The Seahawks couldn’t have hoisted the Lombardi Trophy without their new WR1, Jaxon Smith-Njigba. JSN caught 119 passes for a league-leading 1,793 yards and 10 touchdowns in the regular season, which earned him Offensive Player of the Year honors, plus a record four-year, $168.6 million extension that made him the highest-paid wide receiver in NFL history.

Defenses learned last year they had to respect JSN, but he’s still being disrespected by the league. When his Offensive Player of the Year trophy arrived from the NFL Honors, Smith-Njigba revealed via Instagram that it read DEFENSIVE Player of the Year. In fact, there was no space in between “the” and “year.” So, his trophy read “2025 Defensive Player of theyear.” Yikes.

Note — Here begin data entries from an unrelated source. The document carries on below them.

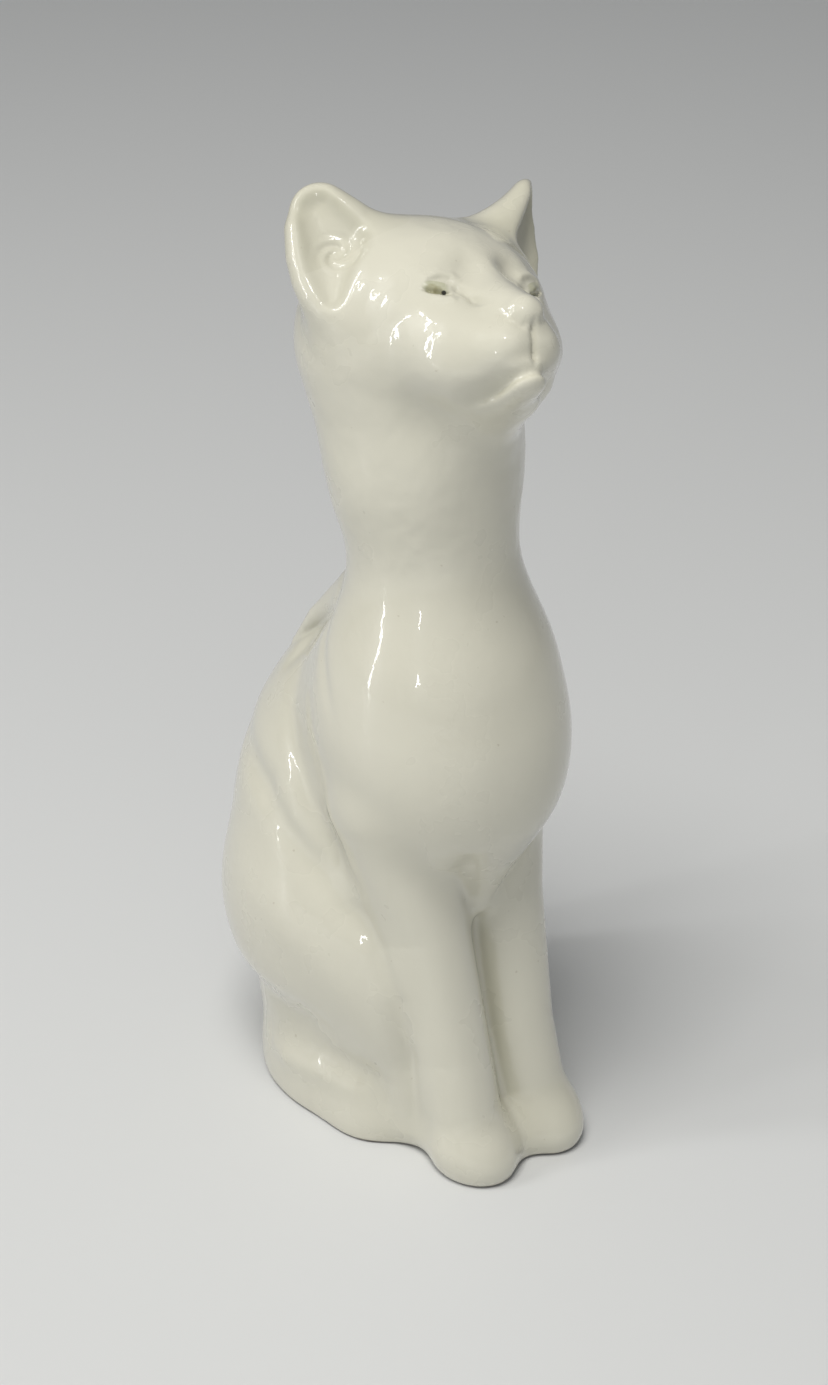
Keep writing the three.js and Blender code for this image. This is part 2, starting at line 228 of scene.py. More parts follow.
# x, y, z and radius along the tail, from its root behind the back to its tip beside the left haunch
TAIL = rounded([
    (0, 35, 9, 4.4), (6, 37.8, 7.4, 4.3), (12, 38, 6, 4.2), (18, 35.6, 4.9, 4.1), (22, 31, 4.4, 4.0),
    (24.6, 25.5, 4.4, 3.9), (25.5, 20, 4.4, 3.8), (25, 14.4, 4.3, 3.7), (24, 10.5, 4.2, 3.4),
], 5).tolist()
TAIL_CLEAR = 20.0  # the tail lies well below this height


def tail_clay(p):
    """Only worked out near the floor; anywhere higher is simply far away."""
    out = np.full(len(p), TAIL_CLEAR, p.dtype)
    low = p[:, 2] < TAIL_CLEAR
    out[low] = chain(p[low], [row[:3] for row in TAIL], [row[3] for row in TAIL])
    return out


def torso_clay(p):
    """The chest with the neck's root, and behind it the back with a leaf of clay on each shoulder blade."""
    q = folded(p)
    chest = blend(
        10,
        ellipsoid(p, (0, -0.4, 82.6), (21.2, 22.6, 25)),
        roll(p, (0, -4.6, 72), (0, -11.4, 49.5), 16.6, 2.3),
        roll(p, (0, -0.8, 98), (0, 1.2, 130), 13.9, 13.1),
    )
    back = blend(
        8,
        ellipsoid(p, (0, 19.8, 43), (23.2, 25.0, 47)),
        ellipsoid(p, (0, 15.5, 6), (19, 21.4, 20)),
        roll(p, (0, 5, 98), (0, 15.4, 80), 9.6, 12.4),
    )
    blade_line = [(6.0, 14, 101.5), (6.4, 18.2, 97.6), (6.8, 23.0, 92.6), (7.0, 28.6, 85.2)]
    blade = chain(q, blade_line, [1.6, 1.7, 1.6, 0.9])
    return blend(5, chest, blend(0.8, back, blade))


# lines that the tool drew over each flank: how deep (raised where below 0), how wide, and y, z along them
FLANK_LINES = (
    # where the shoulder leaves the flank
    (0.45, 2.3, [(21, 92), (19, 79), (16, 73), (8, 60), (-1, 52), (-6, 45), (-10, 36)]),
    # the crease between the foreleg and the thigh, and the swell of the thigh behind it
    (0.8, 1.9, [(0.5, 51), (-5.5, 43), (-9.2, 34), (-10.8, 22), (-11.0, 4)]),
    (-0.6, 5.5, [(26, 46), (14, 44), (4, 39), (-3, 32), (-6.5, 24), (-7.5, 14), (-7.5, 2)]),
    # the upper edge of the thigh
    (0.8, 2.8, [(30, 68), (18, 61.5), (9, 54.5), (1, 49), (-4, 44.5)]),
    # in front of the shoulder blade
    (0.35, 1.6, [(11, 106), (11.5, 100), (9.4, 96), (5.7, 92), (1, 86)]),
    # the hollow over the haunch
    (0.6, 3.4, [(38, 68), (26, 66), (17, 64)]),
    # below the shoulder blade
    (0.8, 1.3, [(11, 100), (16.4, 95.4), (20.6, 90.4), (26.5, 82)]),
    # the hollow above the hind foot, and the swell of the foot
    (1.1, 3.6, [(35, 20), (26, 21.5), (15, 21), (3, 22)]),
    (-1.0, 3.2, [(22, 9.5), (8, 10.5), (-6, 10.5)]),
)
# the two lines of the V where the chest ends between the forelegs: how deep, how wide, and x, z along them
CHEST_LINES = (
    (0.5, 1.5, [(-9.5, 66), (-7.2, 59), (-4.8, 54), (-2.8, 49)]),
    (0.5, 1.3, [(15, 68), (10, 60), (5.5, 54.5), (1, 49)]),
)


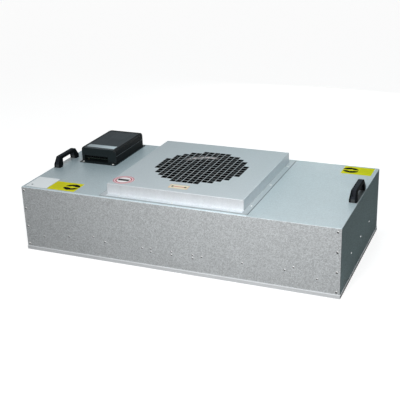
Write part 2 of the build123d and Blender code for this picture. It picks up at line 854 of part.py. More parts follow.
# ---------------------------------------------------------------- the whole unit
def main():
    os.makedirs("parts", exist_ok=True)

    save("casing_shell", casing_shell())
    panel = end_panel()
    save("end_panel_right", panel)
    save("end_panel_left", mirror(panel, Plane.YZ))
    save("panel_screws", *panel_screws())
    save("casing_rivets", *casing_rivets())

    rail = long_rail()
    save("filter_rail_front", rail)
    save("filter_rail_back", mirror(rail, Plane.XZ))
    rail = short_rail()
    save("filter_rail_right", rail)
    save("filter_rail_left", mirror(rail, Plane.YZ))

    front, right = frame_bars()
    save("filter_frame_front", front)
    save("filter_frame_back", mirror(front, Plane.XZ))
    save("filter_frame_right", right)
    save("filter_frame_left", mirror(right, Plane.YZ))
    save("filter_media", filter_media())
    save("filter_sealant", filter_sealant())
    save("filter_gasket", filter_gasket())
    save("face_guard", *face_guard())

    save("fan_deck", fan_deck())
    save("motor_bolts", *motor_bolts())
    save("stator_base", stator_base())
    save("stator_core", stator_core())
    save("stator_windings", *stator_windings())
    save("motor_bearings", *motor_bearings())
    save("motor_rotor", motor_rotor())
    save("motor_shaft", motor_shaft())
    save("impeller_backplate", impeller_backplate())
    save("impeller_blades", *impeller_blades())
    save("impeller_shroud", impeller_shroud())
    save("hub_bolts", *hub_bolts())

    save("inlet_hood", inlet_hood())
    save("inlet_ring", inlet_ring())
    save("hood_screws", *top_screws([(x, y, hood_foot + sheet) for x, y in hood_screws()]))

    save("controller_base", controller_base())
    save("controller_cover", controller_cover())
    save("controller_front", controller_front())
    save("controller_back", controller_back())
    save("controller_board", controller_board())
    save("board_posts", *board_posts())
    save("power_inlet", power_inlet())
    save("signal_jacks", *signal_jacks())
    save("plate_screws", *plate_screws())
    save("base_screws", *top_screws([(x, y, base_top) for x, y in base_screws()]))
    save("cable_edging", cable_edging())

    grip = handle()
    save("handle_left", Pos(-handle_x, 0, 0) * grip)
    save("handle_right", Pos(handle_x, 0, 0) * grip)
    save("handle_screws", *handle_screw_set())


main()
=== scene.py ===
import json
import math
import random

import bmesh
import bpy
from bpy.props import FloatProperty, FloatVectorProperty, IntProperty, PointerProperty
from mathutils import Matrix, Vector


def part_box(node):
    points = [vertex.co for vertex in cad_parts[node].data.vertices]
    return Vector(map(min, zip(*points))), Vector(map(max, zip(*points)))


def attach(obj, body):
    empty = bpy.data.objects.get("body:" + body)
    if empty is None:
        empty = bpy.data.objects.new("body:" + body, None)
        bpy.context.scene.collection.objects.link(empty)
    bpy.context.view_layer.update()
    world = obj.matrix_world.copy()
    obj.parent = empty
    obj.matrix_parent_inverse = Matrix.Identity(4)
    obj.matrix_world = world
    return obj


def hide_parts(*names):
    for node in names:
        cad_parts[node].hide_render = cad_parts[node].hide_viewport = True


bl_info = {
    "name": "Fan Filter Unit",
    "version": (1, 0, 0),
    "blender": (4, 5, 0),
    "location": "View3D > Sidebar > Fan Filter Unit",
    "description": "Finishes and fittings of a ceiling fan filter unit with its studio",
    "category": "Object",
}

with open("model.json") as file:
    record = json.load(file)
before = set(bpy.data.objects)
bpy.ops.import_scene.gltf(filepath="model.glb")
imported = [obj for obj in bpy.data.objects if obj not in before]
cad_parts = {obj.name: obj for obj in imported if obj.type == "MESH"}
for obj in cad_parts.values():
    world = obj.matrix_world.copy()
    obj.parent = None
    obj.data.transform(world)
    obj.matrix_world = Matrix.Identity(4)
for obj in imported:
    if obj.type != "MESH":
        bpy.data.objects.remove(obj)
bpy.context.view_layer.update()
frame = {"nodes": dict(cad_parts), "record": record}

MM = 0.001
CASING = "casing"
IMPELLER = "impeller"

# Where the surfaces of the casing and the hood part, in metres.
CASING_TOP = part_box("casing_shell")[1].z
CASING_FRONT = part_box("casing_shell")[0].y
CASING_WALL_END = CASING_TOP - 1.5 * MM
HOOD_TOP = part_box("inlet_hood")[1].z
HOOD_FLANGE_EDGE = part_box("inlet_hood")[1].x
HOOD_WALL = 252.5 * MM
HOOD_FLANGE_END = CASING_TOP + 1.5 * MM
HOOD_WALL_END = HOOD_TOP - 2.5 * MM


# ---------------------------------------------------------------- selecting and shaping
def clear_selection():
    """Back to object mode with nothing selected."""
    if bpy.context.object and bpy.context.object.mode != "OBJECT":
        bpy.ops.object.mode_set(mode="OBJECT")
    bpy.ops.object.select_all(action="DESELECT")


def start(name):
    """Names the primitive that was just added and opens it in edit mode with nothing selected."""
    piece = bpy.context.object
    piece.name = name
    piece.data.name = name
    bpy.ops.object.transform_apply(location=True, rotation=True, scale=True)
    bpy.ops.object.mode_set(mode="EDIT")
    bpy.ops.mesh.select_all(action="DESELECT")
    return piece


def end(piece, smooth=30):
    """Closes edit mode and smooths the faces that meet at less than the angle in degrees."""
    pick_only(piece)
    bpy.ops.object.shade_smooth_by_angle(angle=math.radians(smooth))
    return piece


def pick_only(piece):
    """Selects one piece in object mode and makes it the active one."""
    clear_selection()
    piece.select_set(True)
    bpy.context.view_layer.objects.active = piece


def pick_faces(piece, test):
    """Selects the faces whose middle and normal pass a test."""
    bpy.ops.mesh.select_mode(type="FACE")
    bpy.ops.mesh.select_all(action="DESELECT")
    mesh = bmesh.from_edit_mesh(piece.data)
    for face in mesh.faces:
        face.select_set(test(face.calc_center_median(), face.normal))
    bmesh.update_edit_mesh(piece.data)


def pick_edges(piece, test):
    """Selects the edges whose two ends pass a test."""
    bpy.ops.mesh.select_mode(type="EDGE")
    bpy.ops.mesh.select_all(action="DESELECT")
    mesh = bmesh.from_edit_mesh(piece.data)
    for edge in mesh.edges:
        edge.select_set(test(edge.verts[0].co, edge.verts[1].co))
    bmesh.update_edit_mesh(piece.data)


def pull(move):
    """Extrudes the selected faces along a vector."""
    bpy.ops.mesh.extrude_region_move(TRANSFORM_OT_translate={"value": move})


def add_block(name, low, high):
    """A box between two corners, open in edit mode."""
    clear_selection()
    low, high = Vector(low), Vector(high)
    bpy.ops.mesh.primitive_cube_add(size=1, location=(low + high) / 2, scale=high - low)
    return start(name)


def add_drum(name, radius, height, sides):
    """An upright drum that stands on z = 0, open in edit mode."""
    clear_selection()
    bpy.ops.mesh.primitive_cylinder_add(
        vertices=sides, radius=radius, depth=height, location=(0, 0, height / 2))
    return start(name)


def apply_modifier(piece, kind, **settings):
    """Adds a modifier with its settings and applies it."""
    pick_only(piece)
    modifier = piece.modifiers.new(kind.title(), kind)
    for key, value in settings.items():
        setattr(modifier, key, value)
    bpy.ops.object.modifier_apply(modifier=modifier.name)


def cut(piece, cutter):
    """Cuts one closed piece with another and removes the cutter."""
    apply_modifier(piece, "BOOLEAN", operation="DIFFERENCE", solver="EXACT", object=cutter)
    bpy.data.objects.remove(cutter)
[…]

It’s actually hard to tell if the typo came on the first letter or second letter. The “D” could actually be an “O,” and the “E” should be an “F.” Maybe it reads “Oefensive Player of the Year.” Either way, clearly a mistake was made.

“I really wanna expose them though,” JSN mentioned in his video posted to social media. “It’s getting disrespectful, guys.”

Smith-Njigba also wrote, “Just keep the award at this point. Leave it in the history books tho.” 

According to Pro Football Talk, the NFL makes the trophies for these awards, not the Associated Press, who handles the voting. 

What’s more is that this was not the first time JSN was disrespected in winning Offensive Player of the Year. When comedian Druski unveiled Smith-Njigba as the winner of the award at NFL Honors, he did not pronounce JSN’s last name correctly, making it sound like something it wasn’t. That something was a racial slur. Druski apologized after the fact.

No mistake on a trophy can take away what Smith-Njigba accomplished last year, as he became the fifth player to lead the league in receiving yards and win the Super Bowl in the same season, joining Drew Pearson, Jerry Rice, who did it twice, and Cooper Kupp. In 20 total games, Smith-Njigba recorded 1,989 yards receiving, which ranked third-most in NFL history.